Sure, many gamers (especially a few million super-dedicated WoW players) and game critics who have great internet connections and don’t mind the pay to play nature are going to accept this business model as excellent and not question a thing. But it’s hard to enjoy a game where an half-invisible fee clock is running. As it is, it’s only a matter of time until your wallet has to come out and land in front of your monitor so you can buy things you’d normally earn the old-fashioned way. For me, this “future” of gaming is a dirty path that takes a prime point of retail purchasing away and changes it to a pay-go “deal” where no matter how much you pay for a game, you’re not done paying for it because all of that content you think you installed is never actually yours and advancement relies on a sad mixture of simpler gameplay and guided financing of more content.

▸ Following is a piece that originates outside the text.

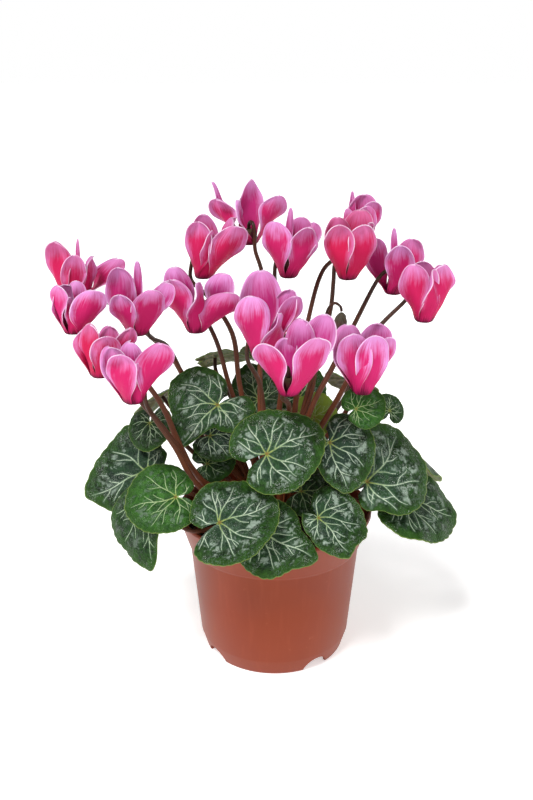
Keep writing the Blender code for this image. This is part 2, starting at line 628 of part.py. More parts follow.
def make_bloom(name, bloom, collection, material, joins):
    """A short tube with a hollow mouth below and five petals turned back round it, one body."""
    nose = Vector(bloom.nose)
    bm = bmesh.new()
    place = Matrix.Translation(nose + Vector((0, 0, TUBE_HEIGHT / 2)))
    bmesh.ops.create_cone(bm, cap_ends=True, segments=TUBE_STEPS, radius1=MOUTH_RADIUS,
                          radius2=CALYX_RADIUS, depth=TUBE_HEIGHT, matrix=place)
    mouth = [face for face in bm.faces if face.normal.z < -0.9]
    bmesh.ops.inset_region(bm, faces=mouth, thickness=MOUTH_RIM)
    bmesh.ops.translate(bm, vec=(0, 0, MOUTH_DEPTH), verts=mouth[0].verts)
    thing = add_object(name, mesh_from_bmesh(name, bm), collection, material)
    for petal in bloom.petals:
        make_petal(nose, petal, joins)
    boolean(thing, "UNION", joins)
    smooth(thing)
    return thing


def make_bud(collection, material):
    """A closed bud hanging tip down, its furled petals wound round it."""
    bm = bmesh.new()
    bmesh.ops.create_uvsphere(bm, u_segments=15, v_segments=8, radius=1)
    for vertex in bm.verts:
        x, y, z = vertex.co
        fall = (1 - z) / 2
        angle = math.atan2(y, x)
        ridge = 1 + 0.14 * math.cos(5 * (angle - 2.2 * fall))
        swell = BUD_RADIUS * ridge * math.sin(math.pi * min(fall, 1) ** 0.8) ** 0.8 if 0 < fall < 1 else 0
        vertex.co = Vector(BUD_TOP) + Vector((swell * math.cos(angle) - 2.4 * fall ** 2,
                                              swell * math.sin(angle), -BUD_LENGTH * fall))
    thing = add_object("bud_01", mesh_from_bmesh("bud_01", bm), collection, material)
    smooth(thing)
    return thing


def main():
    """Build the whole plant in its pot."""
    clear_scene()
    parts = make_collection("potted_cyclamen")
    joins = make_collection("joins")
    materials = {name: make_material(name) for name in COLOURS}
    make_pot(parts, materials["pot_plastic"], joins)
    make_soil(parts, materials["potting_soil"])
    make_tuber_with_stalks(parts, materials["stalk_skin"], joins)
    for number, leaf in enumerate(LEAVES, 1):
        make_leaf(f"leaf_{number:02d}", leaf, parts, materials["leaf_skin"])
    for number, bloom in enumerate(BLOOMS, 1):
        make_bloom(f"flower_{number:02d}", bloom, parts, materials["petal"], joins)
    make_bud(parts, materials["bud_skin"])
    for thing in parts.objects:
        thing.location = Vector((*POT_AXIS, 0)) * MM


main()
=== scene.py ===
"""Potted cyclamen: the looks of the pot, soil, stalks, leaves and blooms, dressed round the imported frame.

Tables are in millimetres from the pot's axis, +X to the right and +Y away from the front; every piece
is shifted with the pot to where it stands in the frame. The tables follow those of the part's source,
with the blooms' petals refined.
"""

import json
import logging
import math
from dataclasses import dataclass, field
from enum import Enum

import bmesh
import bpy
import numpy as np
from mathutils import Matrix, Vector

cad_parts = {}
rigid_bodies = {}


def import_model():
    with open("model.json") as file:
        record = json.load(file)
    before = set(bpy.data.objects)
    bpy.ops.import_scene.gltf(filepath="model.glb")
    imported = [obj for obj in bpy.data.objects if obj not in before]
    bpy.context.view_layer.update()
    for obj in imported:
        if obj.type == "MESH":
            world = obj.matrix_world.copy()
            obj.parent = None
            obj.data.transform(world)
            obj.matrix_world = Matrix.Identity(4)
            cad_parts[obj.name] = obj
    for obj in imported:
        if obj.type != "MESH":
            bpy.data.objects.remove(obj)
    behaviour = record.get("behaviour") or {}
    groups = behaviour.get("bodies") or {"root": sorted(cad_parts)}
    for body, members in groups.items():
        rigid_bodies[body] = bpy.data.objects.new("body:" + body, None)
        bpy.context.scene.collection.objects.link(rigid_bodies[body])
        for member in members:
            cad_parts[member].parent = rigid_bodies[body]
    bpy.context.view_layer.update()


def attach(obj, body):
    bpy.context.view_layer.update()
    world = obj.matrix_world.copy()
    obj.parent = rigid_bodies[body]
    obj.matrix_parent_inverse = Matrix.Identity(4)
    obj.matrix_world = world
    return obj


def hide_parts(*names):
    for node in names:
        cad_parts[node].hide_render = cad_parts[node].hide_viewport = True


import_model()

LOG = logging.getLogger("potted_cyclamen")
BODY = "root"
MM = 0.001
POT_AXIS = np.array((11.0, -7.5, 0.0))
UP = np.array((0.0, 0.0, 1.0))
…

If you can deal with all that and want a dungeon hack designed around this, Diablo III has your name stamped right on the box. Yes, when it works, it works beautifully and indeed, the game can be as fun as hell. Nevertheless, I don’t think I’ll go down this new road in gaming again any time soon unless it’s a console version of DIII that loses the DRM and money-grabbing features and lets me play when I want offline and with no need to buy into upgrades with a credit card or other real-world financing.